Freke

The Freke Family and Dr John Mortimer




For 75 years the Freke family supplied the parsons to the comfortable living of Clannaborough.

 

Rev John Freke was born in 1699, one of the twelve children of Rev Francis Freke, Vicar of Loddiswell. Formerly Chaplain to the Bishop of Norwich, he was appointed Vicar of Clannaborough in 1733.

 

On his death in 1754 he was succeeded by his brother, Rev Richard Freke, who, while he was Vicar of Clannaborough, was also Curate of nearby Down St Mary and Rector of Beaford. As a curate in Thorverton in 1740 he had married Grace Thomas. He died aged 90 in 1800.



There is a memorial to the couple in Clannaborough Church


In 1783 his son Rev Freeman Freke (1742-1809) took over as vicar. (His son Thomas (1774-1837) was Rector of both Loddiswell and Down St Mary, and married Maria Wreford of Natson, Bow, whose sister was married to Samuel Budd, surgeon of North Tawton). Rev. Freeman Freke had an unusual way with words, describing some of the unmarried mothers of children he baptised as "an harlot".

 

In Clannaborough in 1806 Freeman Freke’s daughter Elizabeth then aged 39 married John Mortimer, a 24 year old naval surgeon born in Torrington in North Devon. (His father, also a surgeon called John, had been buried at Clannaborough in 1793 and had presumably been living nearby.)

 

John Mortimer junior’s naval career started in 1805 when he was an assistant surgeon on board HMS Africa at the Battle of Trafalgar. He then served in the Caribbean for nine years: He first ran the hospital in the islands of Antigua and Martinique, at that time in British hands. In 1809 he was appointed Principal Naval Medical Officer to the Hospital in Barbados for over six years.

 

Between 1816 and 1817 he served as surgeon on the convict ship “Fame” on a voyage to Australia and back.

 

Back in Torrington in 1820, he described the successful treatment of a child who had eaten rat poison containing a mercury salt. This involved the child, who was under two, swallowing the whites of 67 eggs.

 


Whilst serving in the West Indies he cared for patients suffering from Yellow Fever. At that time it wasn't known that the disease was spread by mosquito bites, and there was a debate as to whether the disease was contagious. He wrote a report, correctly stating:


“We do not allow the fever of the West Indies, commonly called the “Yellow Fever” to be at all infectious in any of its forms or stages.

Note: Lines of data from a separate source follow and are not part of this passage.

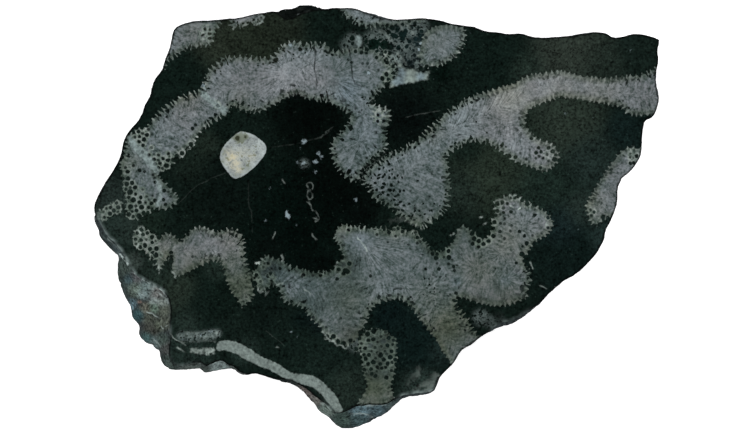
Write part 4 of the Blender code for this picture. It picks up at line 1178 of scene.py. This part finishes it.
def fill_flat(stone, height, grid_mm, up, kept=()):
    """Closes the open side at one height with a flat face of small triangles.

    Their corners are those of the side, the kept points and a grid between them."""
    edges = [edge for edge in stone.edges if edge.is_boundary]
    edges = [e for e in edges if all(abs(v.co.z - height) < RIM_TOLERANCE for v in e.verts)]
    rim = sorted({vert for edge in edges for vert in edge.verts}, key=lambda vert: vert.index)
    place = {vert: i for i, vert in enumerate(rim)}
    bounds = np.array([vert.co[:2] for vert in rim])
    points = [*(Vector(vert.co[:2]) for vert in rim), *kept]
    points += grid_points(bounds.min(axis=0), bounds.max(axis=0), grid_mm * MM, kept)
    links = [(place[edge.verts[0]], place[edge.verts[1]]) for edge in edges]
    inside = 1
    made = geometry.delaunay_2d_cdt(points, links, [], inside, SAME_POINT / 10)
    places, _, faces, origins = made[:4]
    verts = {}
    for face in faces:
        for i in face:
            if i not in verts:
                known = [origin for origin in origins[i] if origin < len(rim)]
                spot = (places[i].x, places[i].y, height)
                verts[i] = rim[known[0]] if known else stone.verts.new(spot)
        corners = [verts[i] for i in face]
        stone.faces.new(corners if up else reversed(corners))


def roughened(stone, top):
    """Gives the broken side its fine grain, kept within the solid's box."""
    stone.normal_update()
    low = Vector([min(vert.co[i] for vert in stone.verts) for i in range(3)])
    high = Vector([max(vert.co[i] for vert in stone.verts) for i in range(3)])
    bulges = patch_strengths(np.array([vert.co[:2] for vert in stone.verts]) / MM, BULGES)
    moves = []
    for vert, bulge in zip(stone.verts, bulges):
        below = (top - vert.co.z) / MM
        place = vert.co / MM
        if below < RIM_TOLERANCE / MM:
            chips = max(0.0, noise.noise(place / RIM_CHIP_MM) + RIM_CHIP_SHARE) * RIM_CHIP_DEPTH_MM
            outward = Vector((vert.normal.x, vert.normal.y, 0.0)).normalized()
            moves.append((vert, -outward * chips * MM))
        elif vert.co.z >= RIM_TOLERANCE:
            facets = min(FACET_MOST, noise.multi_fractal(place / FACET_MM, *FACET_OCTAVES))
            close = place / GRAIN_MM
            grain = noise.noise(close) + 0.5 * noise.noise(close * FINER_GRAIN)
            depth = FACET_DEPTH_MM * (facets - FACET_MIDDLE) + GRAIN_DEPTH_MM * grain
            fade = min(1.0, below / SIDE_FADE_MM) * min(1.0, vert.co.z / MM / SIDE_FADE_MM)
            moves.append((vert, -vert.normal * (depth - bulge) * fade * MM))
    for vert, move in moves:
        vert.co = [min(max(vert.co[i] + move[i], low[i]), high[i]) for i in range(3)]


def lookup_places(points):
    """Where each point of the stone looks for its colour on the polished face's plan, in mm.

    Below the face the coral's branches run on at a slant and wind a little."""
    below = SLAB_THICKNESS_MM - points[:, 2]
    drift = np.array(BRANCH_SLANT) * below[:, None]
    deep, across, deeper = BRANCH_TURNS
    turns = [np.sin(below * deep + points[:, 1] * across), np.cos(below * deeper)]
    wave = BRANCH_WAVE_MM * (np.stack(turns, axis=1) - [0, 1])
    return points[:, :2] + drift + wave * np.minimum(1, below / BRANCH_WAVE_START_MM)[:, None]


def add_numbers(mesh, name, values):
    """Stores one number for each point of the mesh, under a name that the material reads."""
    mesh.attributes.new(name, "FLOAT", "POINT").data.foreach_set("value", np.asarray(values, float))


def add_colours(mesh, name, values):
    colours = np.ones((len(values), 4))
    colours[:, :3] = values
    mesh.attributes.new(name, "FLOAT_COLOR", "POINT").data.foreach_set("color", colours.ravel())


def add_places(mesh, name, values):
    places = np.zeros((len(values), 3))
    places[:, : values.shape[1]] = values
    mesh.attributes.new(name, "FLOAT_VECTOR", "POINT").data.foreach_set("vector", places.ravel())


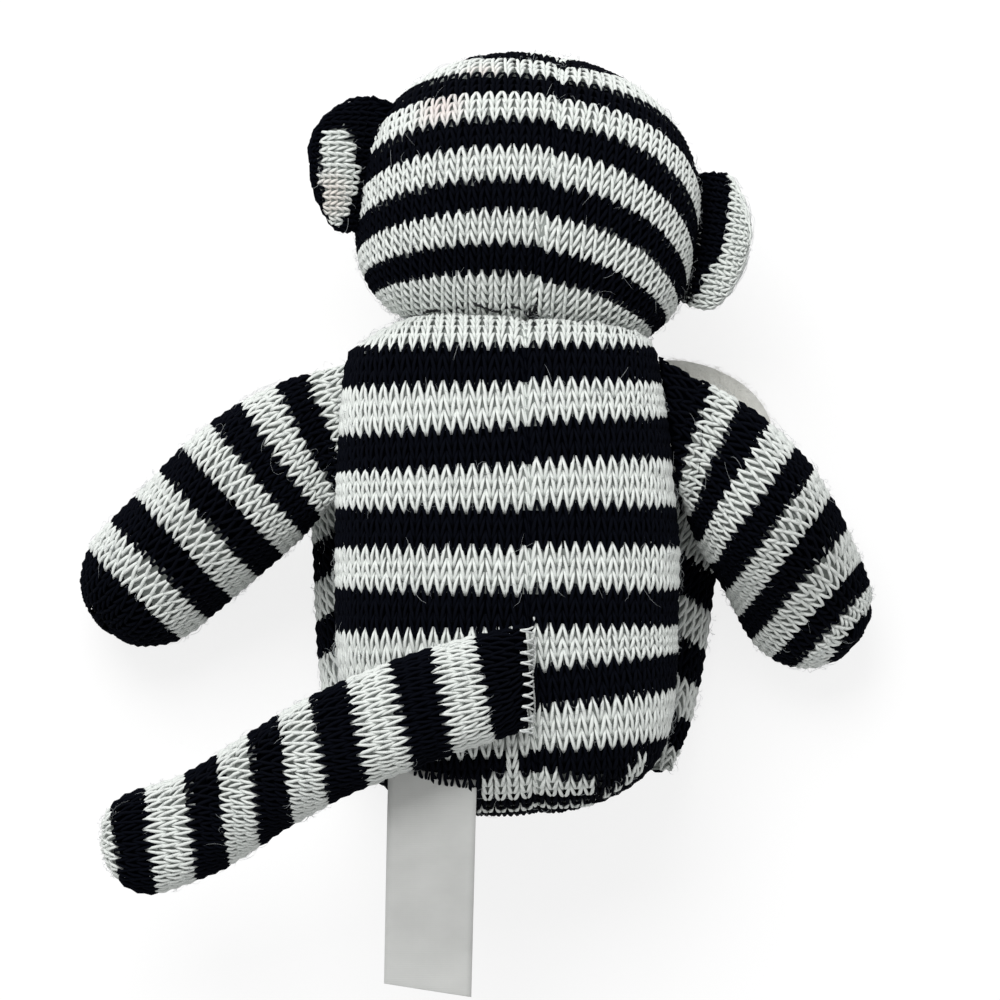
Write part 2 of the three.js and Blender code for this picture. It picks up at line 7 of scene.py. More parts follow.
import bpy
import numpy as np
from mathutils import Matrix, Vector


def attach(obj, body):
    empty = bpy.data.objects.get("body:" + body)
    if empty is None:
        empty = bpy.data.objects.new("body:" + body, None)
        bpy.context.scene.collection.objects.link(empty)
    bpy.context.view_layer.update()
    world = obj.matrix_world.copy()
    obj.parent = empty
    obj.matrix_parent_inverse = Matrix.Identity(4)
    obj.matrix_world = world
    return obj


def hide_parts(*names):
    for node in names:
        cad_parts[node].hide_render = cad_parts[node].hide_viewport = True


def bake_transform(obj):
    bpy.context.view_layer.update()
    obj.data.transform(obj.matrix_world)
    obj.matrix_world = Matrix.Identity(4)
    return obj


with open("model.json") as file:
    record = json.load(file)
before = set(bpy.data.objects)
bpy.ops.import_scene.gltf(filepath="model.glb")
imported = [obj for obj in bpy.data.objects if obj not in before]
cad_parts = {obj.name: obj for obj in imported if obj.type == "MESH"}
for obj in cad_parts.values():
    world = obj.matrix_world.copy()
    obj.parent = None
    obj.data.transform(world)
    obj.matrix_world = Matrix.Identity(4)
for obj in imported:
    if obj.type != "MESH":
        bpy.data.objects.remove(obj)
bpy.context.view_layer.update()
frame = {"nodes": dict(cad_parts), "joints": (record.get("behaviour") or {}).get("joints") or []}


# Torso cover. Two back panels and a belly panel of jersey, sewn along the sides and down the middle
# of the back, and closed at the base by a small panel of its own. Each stitch is modelled: a loop of
# wool whose two legs come up out of the stitch below and go under the stitch above.
doll_shift = 0.0067
up = np.array([0.0, 0.0, 1.0])
torso_width, torso_depth, torso_length, torso_lift = 0.070, 0.052, 0.1018, 0.044
torso_base_y, torso_base_round, torso_shoulder_round = -0.0584, 0.018, 0.012
torso_course, torso_wale = 0.00273, 0.00256
back_seam = 0.0034
# a form's rings have this many points, and its cloth is held on a grid of this pitch
ring_points, cloth_step = 120, 0.0005
quarter = ring_points // 4
# the least height of wool, of a lining and of a fibre's path over the table
wool_lift, lining_lift, fibre_lift = 0.0001, 0.0005, 0.0002
fibres_a_stitch = 1.5
# the head that the shoulders hold, and the camera straight above
head_width, head_height, head_depth = 0.069, 0.059, 0.055
head_tilt = math.radians(8)
head_centre = np.array([0.0038 + doll_shift, 0.0653, 0.0395])
head_up = np.array([math.sin(head_tilt), math.cos(head_tilt), 0])
head_side = np.array([math.cos(head_tilt), -math.sin(head_tilt), 0])
plan_height, plan_width, lens, sensor = 0.05, 0.2, 250, 36
camera_place = np.array([0.0045, 0.0048, plan_height + plan_width * lens / sensor])


def unit(vectors, least=0.0):
    """Vectors brought to a length of one."""
    return vectors / np.maximum(np.linalg.norm(vectors, axis=-1), least)[..., None]


def points_at(at, spots, line):
    """The points of a line at places along it."""
    return np.column_stack([np.interp(at, spots, line[:, i]) for i in range(3)])


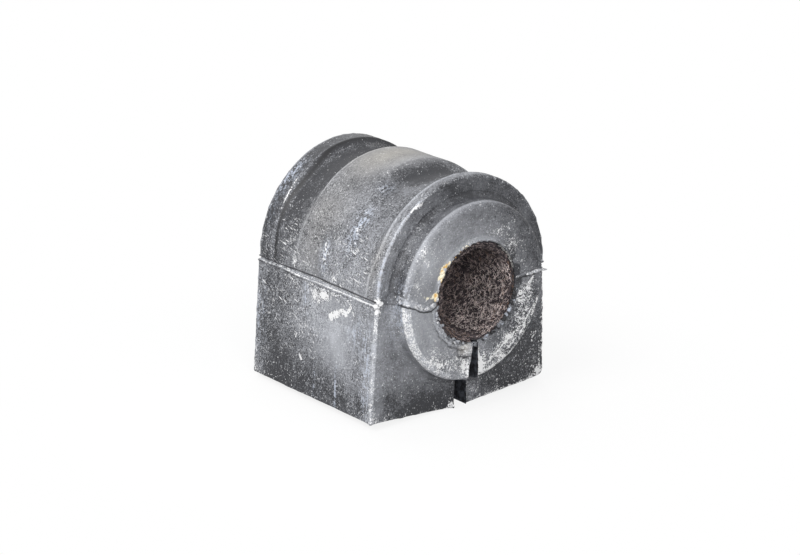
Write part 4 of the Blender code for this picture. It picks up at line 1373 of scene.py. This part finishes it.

We have never known of an instance of its communication to patients at the several naval hospitals, whilst under cure for other complaints, though such patients have never been interdicted, on the contrary encouraged, to offer every additional aid, for the greater comfort of their suffering brethren.

We are of opinion … that vapours emitted from holds of ships having in them the commixture of various animal and vegetable substances, in a state of putrefaction, are quite sufficient for the production of the worst kind of Bulam [yellow] fevers; that to such effluvia may be justly attributed much of the depopulation occurring among Europeans in intertropical climates.

He returned to the Naval Hospital in Haslar in 1830.


Then in 1833, at Bow Street Court in London, an Eliza Sparrow nee Stoddart "aged about 30" was charged with bigamously marrying John Shephard, a butcher of Gravel Lane, Southwark, whilst her husband Joseph Sparrow was still alive. Born in Barbados, Eliza claimed to be an illegitimate daughter of "Dr Mortimer, of Haslar Hospital, Portsmouth".


(Eliza had a son, born in Middlesex in 1825, named Joseph Mortimer Sparrow who, like his father Joseph, became a cloth worker employing several men. The parents separated when he was about a year old, and Eliza and her son spent some time in the workhouse.)


Eliza was found guilty and sentenced to be transported to New South Wales for seven years. She arrived on the "Buffalo" in October 1833. Little is known of her life as a convict other than that she ran away from her master in Sydney in April 1837, but was caught a few weeks later, after her description had been circulated:


"Sparrow Eliza , Buffalo , 33-545, 41, Barbadoes, nursery governess , 4 feet 9 ¾ inches , fair ruddy comp., auburn hair , hazel eyes, three scars inside left thumb, little finger of right hand crooked, genteel looking."


Back to Dr John Mortimer: In 1840 he was appointed Deputy to, then in 1846, as the Medical Inspector to the Royal Navy, based in Haslar. Elizabeth his wife died in 1847 without having any children, and he died in 1856.